I’ve watched the show the ‘The Biggest Loser’ a few times and come away each time with the same thought, “This is the most dangerous, manipulative show I’ve ever seen on television.”
Medically speaking, to encourage individuals to lose weight at these tremendous rates is very unhealthy and extremely dangerous. Weight loss experts often advise against losing more than 1-2 lbs of body weight per week. This is equal to reducing one’s average weekly caloric intake by 3,000-7,000 calories per week. That’s enough food to feed 4-8 people at dinner!
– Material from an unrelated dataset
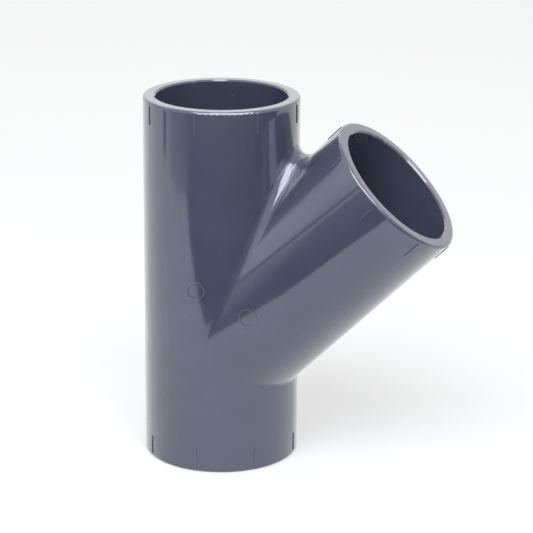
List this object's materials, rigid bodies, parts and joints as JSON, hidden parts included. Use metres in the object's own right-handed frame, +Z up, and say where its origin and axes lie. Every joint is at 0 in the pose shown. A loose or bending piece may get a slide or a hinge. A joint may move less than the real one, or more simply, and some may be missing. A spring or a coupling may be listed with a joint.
{
  "type": "lateral wye fitting",
  "caption": "Moulded grey plastic pipe wye: a straight run with an equal branch leaving it at a slant, each mouth a solvent-weld socket with a pipe stop, and a rounded crotch.",
  "frame": {"origin": "centre of the lower mouth of the straight run, in the plane of its rim", "axes": "+Z up along the straight run to its upper mouth; the branch leans toward +X in the plane Y = 0; -Y is the side with the ring marks"},
  "size_m": [0.1202, 0.0604, 0.142],
  "materials": {
    "wye_body": "semi-gloss moulded PVC-U, grey"
  },
  "bodies": {
    "root": {"wye_body": "wye_body"}
  },
  "joints": []
}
Cutting out too many calories leads to a variety of metabolic and psychological stressors that can result in extreme levels of muscle and organ protein loss, malnutrition as well as kidney, liver or heart dysfunction. From a behavior modification-psycholgical perspective, rapid weight loss is one of the highest risk factors for rapid weight increases after attempting weight reduction.
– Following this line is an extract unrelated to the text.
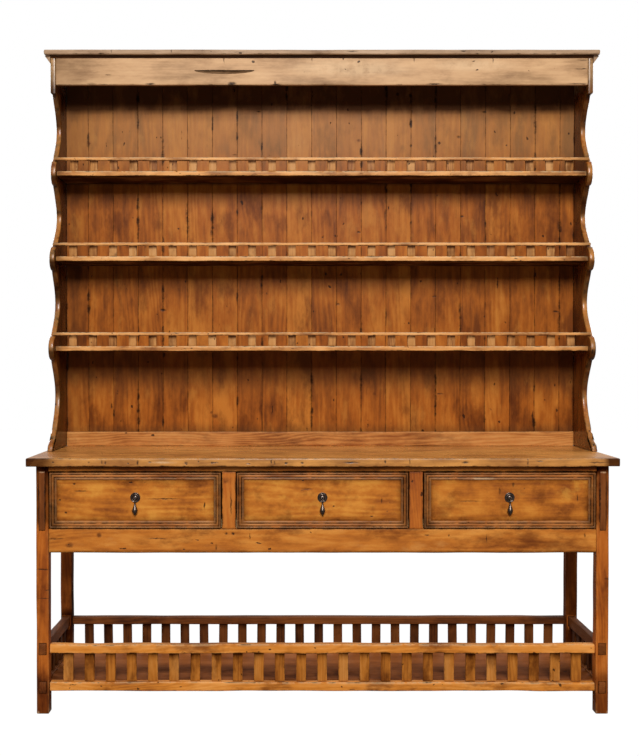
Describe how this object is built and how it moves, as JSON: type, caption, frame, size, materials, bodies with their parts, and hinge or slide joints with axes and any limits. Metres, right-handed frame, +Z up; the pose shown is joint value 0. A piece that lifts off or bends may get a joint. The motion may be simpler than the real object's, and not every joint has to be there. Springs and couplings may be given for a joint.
{
  "type": "welsh dresser",
  "caption": "Open-rack welsh dresser: galleried shelves with scalloped sides and a boarded back over a counter with drawers and a slatted pot board.",
  "frame": {"origin": "on the floor, under the middle of the dresser, at the centre of its overall depth and width", "axes": "+Z up, the front with the drawers faces -Y, +X to the right as seen from the front"},
  "size_m": [2.0606, 0.538, 2.376],
  "materials": {
    "leg_wood": "waxed fruitwood, satin",
    "top_wood": "waxed fruitwood, polished",
    "frame_wood": "waxed fruitwood, satin",
    "gallery_wood": "waxed fruitwood, worn edges",
    "rack_wood": "waxed fruitwood, satin",
    "cornice_wood": "waxed fruitwood, paler",
    "back_wood": "waxed fruitwood planks, satin",
    "drawer_wood": "waxed fruitwood, satin",
    "inner_wood": "bare softwood",
    "pull_metal": "blackened cast metal"
  },
  "bodies": {
    "case": {"leg_front_left": "leg_wood", "leg_front_right": "leg_wood", "leg_rear_left": "leg_wood", "leg_rear_right": "leg_wood", "post_strip_left": "leg_wood", "post_strip_right": "leg_wood", "counter_top": "top_wood", "pot_board": "top_wood", "top_rail": "frame_wood", "apron_rail": "frame_wood", "muntin_left": "frame_wood", "muntin_right": "frame_wood", "side_apron_left": "frame_wood", "side_apron_right": "frame_wood", "back_apron": "frame_wood", "gallery_front_lower_rail": "gallery_wood", "gallery_front_upper_rail": "gallery_wood", "gallery_rear_lower_rail": "gallery_wood", "gallery_rear_upper_rail": "gallery_wood", "gallery_left_lower_rail": "gallery_wood", "gallery_left_upper_rail": "gallery_wood", "gallery_right_lower_rail": "gallery_wood", "gallery_right_upper_rail": "gallery_wood", "shelf_gallery_lower": "gallery_wood", "shelf_gallery_middle": "gallery_wood", "shelf_gallery_upper": "gallery_wood", "rack_side_left": "rack_wood", "rack_side_right": "rack_wood", "shelf_lower": "rack_wood", "shelf_middle": "rack_wood", "shelf_upper": "rack_wood", "back_rail": "rack_wood", "rack_top_board": "cornice_wood", "cornice_cove": "cornice_wood", "cornice_return_left": "cornice_wood", "cornice_return_right": "cornice_wood", "fascia": "cornice_wood", "back_boards": "back_wood", "drawer_runner_left": "inner_wood", "drawer_runner_mid_left": "inner_wood", "drawer_runner_mid_right": "inner_wood", "drawer_runner_right": "inner_wood"},
    "drawer_left": {"drawer_left_front": "drawer_wood", "drawer_left_moulding": "drawer_wood", "drawer_left_box": "inner_wood", "drawer_left_bottom": "inner_wood", "drawer_left_rosette": "pull_metal"},
    "drop_left": {"drawer_left_drop": "pull_metal"},
    "drawer_middle": {"drawer_middle_front": "drawer_wood", "drawer_middle_moulding": "drawer_wood", "drawer_middle_box": "inner_wood", "drawer_middle_bottom": "inner_wood", "drawer_middle_rosette": "pull_metal"},
    "drop_middle": {"drawer_middle_drop": "pull_metal"},
    "drawer_right": {"drawer_right_front": "drawer_wood", "drawer_right_moulding": "drawer_wood", "drawer_right_box": "inner_wood", "drawer_right_bottom": "inner_wood", "drawer_right_rosette": "pull_metal"},
    "drop_right": {"drawer_right_drop": "pull_metal"}
  },
  "joints": [
    {"name": "drawer_left_slide", "type": "slide", "parent": "case", "child": "drawer_left", "axis": [0, -1, 0], "range_m": [0, 0.3]},
    {"name": "drop_left_swing", "type": "hinge", "parent": "drawer_left", "child": "drop_left", "pos_m": [-0.65433, -0.2363, 0.7515], "axis": [-1, 0, 0], "range_deg": [0, 95]},
    {"name": "drawer_middle_slide", "type": "slide", "parent": "case", "child": "drawer_middle", "axis": [0, -1, 0], "range_m": [0, 0.3]},
    {"name": "drop_middle_swing", "type": "hinge", "parent": "drawer_middle", "child": "drop_middle", "pos_m": [-0.007, -0.2363, 0.7515], "axis": [-1, 0, 0], "range_deg": [0, 95]},
    {"name": "drawer_right_slide", "type": "slide", "parent": "case", "child": "drawer_right", "axis": [0, -1, 0], "range_m": [0, 0.3]},
    {"name": "drop_right_swing", "type": "hinge", "parent": "drawer_right", "child": "drop_right", "pos_m": [0.64033, -0.2363, 0.7515], "axis": [-1, 0, 0], "range_deg": [0, 95]}
  ]
}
The other problem with the show is the excessive reliance on exercise as a means to accelerate weight loss. As I’ve posted before, exercise is not an effective method of weight loss for the average person. Exercise is excellent for weight maintenance, cardiovascular fitness and mental health but has been shown to result in slowing the rate of weight loss as the intensity of exercise increases. I’m sorry to say it, but it’s true!
So my advice is slow down! We didn’t put this weight on quickly, and learning to change our behaviors and develop a new level of understanding and appreciation for carbohydrate and weight reduction is a medthodical, 3-steps forward and 1-2 steps backward process.
Shows like “The Biggest Loser” only serve to undermine the health of the contestants as well as the viewing public.
I agree, I don’t even watch that show. I have one of the cookbooks of theirs, and let me tell you…yes you would have to exercise a lot to cover the calories of the meal plans…Not realistic for most people!
Absolutely agree with you , Dr. N. I think each season it’s getting more dangerous, plus I think it shows an unrealistic approach to losing weight – your average person of this size won’t be able to afford the time, energy, consultation, etc to do what these people are doing in such a short amount of time. Thanks for posting.
It would seem that it is safe to say that what makes good TV in “reality”-based or self-help programming usually does not mirror what is desirable or safe in real life. Much like Dr. Phil in no way represents good therapy and probably in the end leaves people more harmed than helped, the Biggest Loser may also exploit and eventually leave people in a worse-off position once the cameras are long gone.